With these criteria as her touchstones, representative of Wade's portraits is that of the Neanderthals, who occupied the earth for some 350,000 years before disappearing around 40,000 years ago. She describes recent discoveries that may remove some of the pejorative quality attached to their name and goes on to explain how radiocarbon dating has revealed their potential contact with Homo sapiens over a period of up to 5,400 years. After summarizing these investigations, she suggests that "we might give ourselves and our ancestors the gift of imagining a different kind of story about the apocalypse of their extinction," and then proceeds to do so in a creative but realistic sounding description of a possible encounter between tribes of Neanderthals and Homo sapiens.
Among the other epochal changes with radically different outcomes that Wade describes are those affecting a region known as Doggerland, once occupied by tribes of hunter-gatherers and now submerged below the North Sea; the demise from persistent drought of the thriving city of Harappa, once the center of the Indus River Valley civilization in what is today Pakistan's Punjab region; and the scourge of the Black Death that wiped out 30%-60% of the population of Europe and simultaneously laid the foundation for the Renaissance. She devotes considerable attention to the fall of the Aztec civilization in the 1520s and to the evidence of its existence that survives beneath the streets of modern Mexico City, where she lives. It's only one of the admiring descriptions she offers of the work of contemporary archeologists, who are among the heroes of her story.
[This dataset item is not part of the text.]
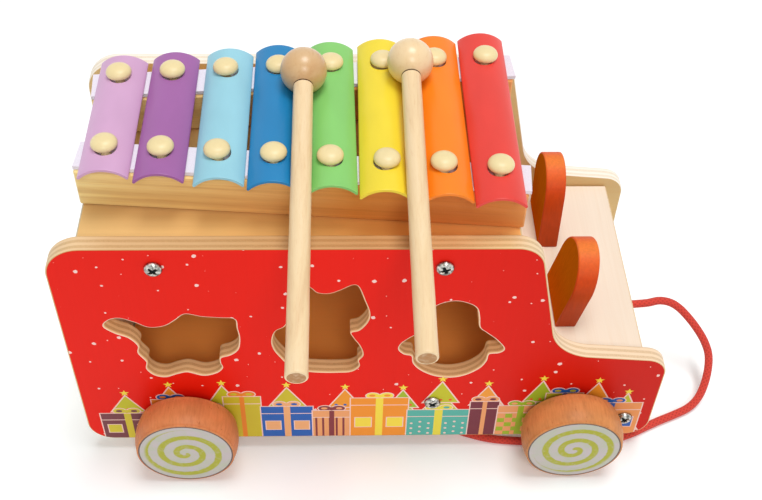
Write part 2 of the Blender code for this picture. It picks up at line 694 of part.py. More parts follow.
def build_xylophone(truck):
    low = ROOF_TOP + SEAT
    rail_top = low + RAIL_HEIGHT
    felt_low = rail_top + SEAT
    rail_end = ROOF_FRONT + RAIL_OVERHANG
    head = BAR_CROWN + SEAT
    peg_foot = rail_top - PEG_BITE - head
    bore = rod(flats(PEG_RADIUS + PEG_PLAY, 8), peg_foot - SEAT, 0, 8)
    peg = turned(
        [
            (PEG_RADIUS - PEG_PLAY, peg_foot),
            (PEG_RADIUS, peg_foot + PEG_PLAY),
            (PEG_RADIUS, 0),
            (PEG_HEAD_RADIUS * 0.93, 0),
            (PEG_HEAD_RADIUS, PEG_HEAD_HEIGHT * 0.2),
            (PEG_HEAD_RADIUS * 0.82, PEG_HEAD_HEIGHT * 0.66),
            (PEG_HEAD_RADIUS * 0.42, PEG_HEAD_HEIGHT * 0.94),
            (0, PEG_HEAD_HEIGHT),
        ],
        12,
    )
    for side, way in (("right", -1), ("left", 1)):
        mesh, spot, turn = along_rail(way, RAIL_WIDTH, REAR_FACE, rail_end, low, rail_top)
        rail = place(f"xylophone_rail_{side}", mesh, "beech", truck, spot, turn)
        ease(rail, RAIL_EDGE)
        felt_end = rail_end + FELT_OVERHANG
        mesh, spot, turn = along_rail(way, FELT_WIDTH, REAR_FACE, felt_end, felt_low, FELT_TOP)
        felt = place(f"felt_strip_{side}", mesh, "felt", truck, spot, turn)
        bores = []
        for number in range(len(BAR_COLOURS)):
            x = bar_x(number)
            spot = (x, way * rail_line(x), head)
            bores.append(Matrix.Translation(spot))
            name = f"bar_peg_{number + 1}_{side}"
            place(name, peg.copy(), "beech_pale", truck, spot, smooth=math.radians(50))
        cut(rail, repeated(bore, bores))
        cut(felt, repeated(bore, bores))
    for number, colour in enumerate(BAR_COLOURS):
        build_bar(truck, number, colour)


def build_bar(truck, number, colour):
    """An arched metal bar with an oval hole near each end."""
    arcs = []
    for radius, way in ((BAR_ARCH_RADIUS, 1), (BAR_ARCH_RADIUS - BAR_THICKNESS, -1)):
        for k in range(BAR_STEPS + 1):
            angle = BAR_HALF_ANGLE * (2 * k / BAR_STEPS - 1) * way
            arcs.append((radius * math.sin(angle), BAR_ARCH_RADIUS - radius * math.cos(angle)))
    half = bar_length(number) / 2
    mesh = prism(arcs, -half, half)
    spot = (bar_x(number), 0, BAR_CROWN)
    bar = place(f"bar_{number + 1}_{colour}", mesh, colour, truck, spot, (-math.pi / 2, 0, 0), math.radians(30))
    hole = turned([(1, -BAR_RISE - OVERRUN), (1, OVERRUN)], 12)
    shape = Matrix.Diagonal((BAR_HOLE_WIDTH / 2, BAR_HOLE_LENGTH / 2, 1, 1))
    spots = [Matrix.Translation((bar_x(number), way * rail_line(bar_x(number)), BAR_CROWN)) @ shape for way in (-1, 1)]
    cut(bar, repeated(hole, spots))


def build_mallets(truck):
    for name, (colour, inside) in MALLETS.items():
        spot, slope = mallet_pose(colour, inside)
        ball_at = empty(f"mallet_{name}_lift", spot, truck)
        # local +Z runs from the ball to the stick's free end
        ball_at.rotation_euler = (math.pi / 2 + slope, 0, 0)
        neck = math.asin(MALLET_STICK_RADIUS / MALLET_BALL_RADIUS)
        profile = [(0, -MALLET_BALL_RADIUS)]
        for k in range(1, 12):
            angle = math.pi - (math.pi - neck) * k / 11
            profile.append((MALLET_BALL_RADIUS * math.sin(angle), MALLET_BALL_RADIUS * math.cos(angle)))
        profile.append((MALLET_STICK_RADIUS, MALLET_REACH - PANEL_RIM))
        profile.append((MALLET_STICK_RADIUS - PANEL_RIM / 2, MALLET_REACH))
        place(f"mallet_{name}", turned(profile, 20), "beech_pale", ball_at, smooth=math.radians(40))


def evenly(points, step):
    """Points about a step apart on a smooth curve through points, with both end points kept."""
    ends = [points[0] * 2 - points[1]] + points + [points[-1] * 2 - points[-2]]
    fine = []
    for k in range(1, len(ends) - 2):
        a, b, c, d = ends[k - 1 : k + 3]
        for j in range(20):
            t = j / 20
            fine.append((b * 2 + (c - a) * t + (a * 2 - b * 5 + c * 4 - d) * t**2
                         + (b * 3 - a - c * 3 + d) * t**3) / 2)
    fine.append(points[-1])
    runs = [0.0]
    for a, b in zip(fine, fine[1:]):
        runs.append(runs[-1] + (b - a).length)
    count = max(1, round(runs[-1] / step))
    out = []
    at = 0
    for k in range(count + 1):
        want = runs[-1] * k / count
        while at < len(runs) - 2 and runs[at + 1] < want:
            at += 1
        share = (want - runs[at]) / (runs[at + 1] - runs[at])
        out.append(fine[at].lerp(fine[at + 1], share))
    return out


def tube(name, points, radius, resolution, look, parent):
    """A round tube along points, with filled ends."""
    curve = bpy.data.curves.new(name, "CURVE")
    curve.dimensions = "3D"
    curve.bevel_depth = radius
    curve.bevel_resolution = resolution
    curve.use_fill_caps = True
    line = curve.splines.new("POLY")
    line.points.add(len(points) - 1)
    for point, spot in zip(line.points, points):
        point.co = (*spot, 1)
    line.use_smooth = True
    made = bpy.data.objects.new(name, curve)
    bpy.context.scene.collection.objects.link(made)
    made.parent = parent
    curve.materials.append(material(name, look))
    return made


def coil_points():
    """The coil's middle line: straight in, spiral in on the floor, climb a layer, spiral out, straight out."""
    pitch = 2 * CORD_RADIUS + COIL_GAP
    outer = COIL_RADIUS + pitch * COIL_TURNS / 2
    entry = Vector((COIL_START[0] - SEAT / 2, COIL_START[1], CORD_RADIUS))
    centre = entry + Vector((-2 * CORD_RADIUS, outer, 0))
    points = [entry]
    for k in range(2 * COIL_TURNS * COIL_POINTS + 1):
        turn = k / COIL_POINTS
        radius = outer - pitch * min(turn, 2 * COIL_TURNS - turn)
        climb = min(1, max(0, (turn - COIL_TURNS) * 2 + 0.5))
        climb = climb * climb * (3 - 2 * climb)
        angle = -math.pi / 2 - 2 * math.pi * turn
        points.append(centre + Vector((radius * math.cos(angle), radius * math.sin(angle), pitch * climb)))
    last = points[-1]
    points.append(last - Vector((COIL_TAIL / 2, 0, 0)))
    points.append(last - Vector((COIL_TAIL, 0, 0)))
    return points


def least_gap(points):
    """Least clear gap between stretches of the coil that aren't next to each other."""
    least = math.inf
    for k, a in enumerate(points):
        for b in points[k + COIL_POINTS // 2 :]:
            least = min(least, (a - b).length)
    return least - 2 * CORD_RADIUS


def build_cord(truck):
    start = Vector((FRONT_FACE + SEAT, CORD_OFFSET, CORD_HEIGHT))
    square = Vector((2 * CORD_RADIUS, 0, 0))
    finish = Vector((COIL_START[0] + SEAT / 2, COIL_START[1], CORD_RADIUS))
    route = [start, start + square] + [Vector(p) for p in CORD_ROUTE] + [finish + square, finish]
    run = evenly(route, CORD_STEP)
    run.insert(1, start + square / 2)
    run.insert(-1, finish + square / 2)
    tube("pull_cord_run", run, CORD_RADIUS, 2, "cord", truck)
    coil = coil_points()
    tube("pull_cord_coil", coil, CORD_RADIUS, 1, "cord", truck)
    print("coil gap to itself, mm:", round(least_gap(coil) / MM, 2))
    length = 0.0
    for line in (run, coil):
        for a, b in zip(line, line[1:]):
            length += (b - a).length
    print("cord length, mm:", round(length / MM, 1))

    # each knot is turned about the cord's line; its free tail sticks out behind it
    knot = CORD_RADIUS + 2 * CORD_RADIUS + COIL_GAP
    shape = [(0.62, 0.0), (0.95, 0.18), (1.0, 0.36), (0.86, 0.5), (1.0, 0.66), (0.92, 0.84), (0.55, 1.0)]
    turns = [(knot * wide, KNOT_LENGTH * along) for wide, along in shape]
    tail = [(CORD_RADIUS, KNOT_LENGTH), (CORD_RADIUS, KNOT_LENGTH + KNOT_TAIL)]
    end = coil[-1] - Vector((SEAT, 0, 0))
    mesh = turned(turns + tail, 12)
    place("cord_end_knot", mesh, "cord", truck, end, (0, -math.pi / 2, 0), math.radians(60))
    stub = [(CORD_RADIUS, -PLY - SEAT), (CORD_RADIUS, 0)]
    mesh = turned(stub + turns + tail, 12)
    inside = (FRONT_FACE - PLY - SEAT, CORD_OFFSET, CORD_HEIGHT)
    place("cord_stop_knot", mesh, "cord", truck, inside, (0, -math.pi / 2, 0), math.radians(60))


def main():
    clear_scene()
    truck = empty("truck_middle", (0, -MIDDLE_Y, 0))
    build_panels(truck)
    build_boards(truck)
    build_screws(truck)
    build_ears(truck)
    build_wheels(truck)
    build_xylophone(truck)
    build_mallets(truck)
    build_cord(truck)
    print("middle of the truck at Y, mm:", round(-MIDDLE_Y / MM, 3))


main()
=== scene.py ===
"""Xylophone pull truck, dressed: fine surfaces and procedural materials on the truck's CAD frame.

Sizes are in metres. X points to the bonnet, Y to the truck's left, Z up; the floor is Z = 0.
"""

import math

import bpy
import numpy as np
from bpy.props import FloatProperty, FloatVectorProperty, IntProperty, PointerProperty
from bpy.types import Operator, Panel, PropertyGroup
from mathutils import Matrix, Vector
from mathutils.geometry import delaunay_2d_cdt, tessellate_polygon


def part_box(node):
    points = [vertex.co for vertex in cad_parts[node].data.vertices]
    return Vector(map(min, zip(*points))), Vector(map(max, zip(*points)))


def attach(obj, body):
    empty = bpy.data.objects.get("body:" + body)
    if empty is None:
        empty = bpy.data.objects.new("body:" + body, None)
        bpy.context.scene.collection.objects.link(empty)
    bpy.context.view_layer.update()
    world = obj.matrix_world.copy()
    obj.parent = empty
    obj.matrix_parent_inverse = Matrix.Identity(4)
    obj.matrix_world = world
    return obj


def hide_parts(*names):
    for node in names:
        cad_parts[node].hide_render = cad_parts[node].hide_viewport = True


bl_info = {
    "name": "Xylophone pull truck",
    "version": (1, 0, 0),
    "blender": (4, 5, 0),
    "location": "3D View > Sidebar > Pull truck",
    "description": "Builds a wooden pull-along truck with a xylophone on its roof",
    "category": "Add Mesh",
}

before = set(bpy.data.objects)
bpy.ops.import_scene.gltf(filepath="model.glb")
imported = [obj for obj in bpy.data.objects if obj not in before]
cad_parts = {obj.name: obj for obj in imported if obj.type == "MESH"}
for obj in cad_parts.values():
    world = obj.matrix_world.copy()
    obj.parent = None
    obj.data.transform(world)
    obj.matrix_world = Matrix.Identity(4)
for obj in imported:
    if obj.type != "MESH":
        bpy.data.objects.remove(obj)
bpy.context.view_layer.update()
MM = 0.001

# ---- Sizes that the solids have too

PANEL_LOW, PANEL_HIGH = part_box("side_panel_right")
FAR_PANEL_LOW, FAR_PANEL_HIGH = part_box("side_panel_left")
PLY = PANEL_HIGH.y - PANEL_LOW.y
MIDDLE_Y = (PANEL_LOW.y + FAR_PANEL_HIGH.y) / 2
TAIL = PANEL_LOW.x
NOSE = PANEL_HIGH.x
ROOF_LINE = PANEL_HIGH.z
UNDERSIDE = PANEL_LOW.z
SIDES = {  # each panel's two faces, and the way that its printed one looks
    "right": (PANEL_LOW.y, PANEL_HIGH.y, -1),
    "left": (FAR_PANEL_LOW.y, FAR_PANEL_HIGH.y, 1),
}

CAB_LENGTH = 225.3 * MM
SCREEN_RAKE = math.radians(11.8)
BONNET_REAR_HEIGHT = 80.3 * MM
BONNET_NOSE_HEIGHT = 74.6 * MM
# at the tail's foot and top, the cab's front, the screen's foot, and the nose's top and foot
CORNER_RADII = [13 * MM, 18 * MM, 14 * MM, 24 * MM, 12 * MM, 12 * MM]
PANEL_RIM = 0.8 * MM

# middle (from the tail, above the floor), width and height of each sorting hole
HOLE_SPOTS = {
    "bird": (52.7 * MM, 89.2 * MM, 63.4 * MM, 48.8 * MM),
    "boot": (124.0 * MM, 100.4 * MM, 46.7 * MM, 65.8 * MM),
    "hat": (188.7 * MM, 92.2 * MM, 51.6 * MM, 59.0 * MM),
}
HOLE_SHARES = {
    "bird": [
        (-0.50, 0.32), (-0.45, 0.41), (-0.37, 0.43), (-0.27, 0.37), (-0.17, 0.29), (-0.05, 0.31),
        (0.04, 0.40), (0.12, 0.49), (0.24, 0.45), (0.38, 0.43), (0.48, 0.41), (0.49, 0.27),
        (0.50, 0.12), (0.48, -0.05), (0.42, -0.14), (0.34, -0.19), (0.33, -0.28), (0.34, -0.36),
        (0.29, -0.44), (0.19, -0.48), (0.07, -0.42), (-0.02, -0.45), (-0.11, -0.50), (-0.19, -0.47),
        (-0.24, -0.37), (-0.23, -0.25), (-0.28, -0.11), (-0.27, 0.01), (-0.33, 0.14), (-0.43, 0.22),
    ],
    "boot": [
        (-0.50, -0.12), (-0.48, -0.22), (-0.42, -0.31), (-0.32, -0.42), (-0.18, -0.48), (0.02, -0.50),
        (0.20, -0.50), (0.32, -0.49), (0.40, -0.43), (0.39, -0.36), (0.44, -0.29), (0.41, -0.19),
        (0.34, -0.09), (0.31, -0.02), (0.40, 0.01), (0.48, 0.10), (0.50, 0.20), (0.45, 0.34),
        (0.39, 0.48), (0.33, 0.50), (0.22, 0.45), (0.10, 0.41), (-0.02, 0.42), (-0.10, 0.48),
        (-0.18, 0.47), (-0.25, 0.34), (-0.29, 0.18), (-0.36, 0.05), (-0.46, -0.01),
    ],
    "hat": [
        (-0.50, -0.11), (-0.48, -0.04), (-0.41, 0.03), (-0.32, 0.10), (-0.25, 0.18), (-0.24, 0.32),
        (-0.19, 0.43), (-0.11, 0.48), (0.00, 0.50), (0.11, 0.47), (0.19, 0.41), (0.22, 0.30),
        (0.24, 0.17), (0.32, 0.09), (0.42, 0.00), (0.50, -0.11), (0.46, -0.16), (0.36, -0.18),
        (0.34, -0.28), (0.28, -0.38), (0.15, -0.47), (0.00, -0.50), (-0.15, -0.47), (-0.28, -0.39),
        (-0.35, -0.30), (-0.37, -0.20), (-0.45, -0.17),
    ],
}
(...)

One comes away from Apocalypse with mingled feelings of empathy for all the suffering--both self-inflicted and imposed from outside--that humanity has endured over the millennia and of admiration for the resilience we have shown in the face of it. Lizzie Wade has done an impressive job recounting some of these stories. ---Harvey Freedenberg, freelance reviewer
Shelf Talker: Science journalist Lizzie Wade takes readers on a tour of cataclysmic change and the transformations it engenders.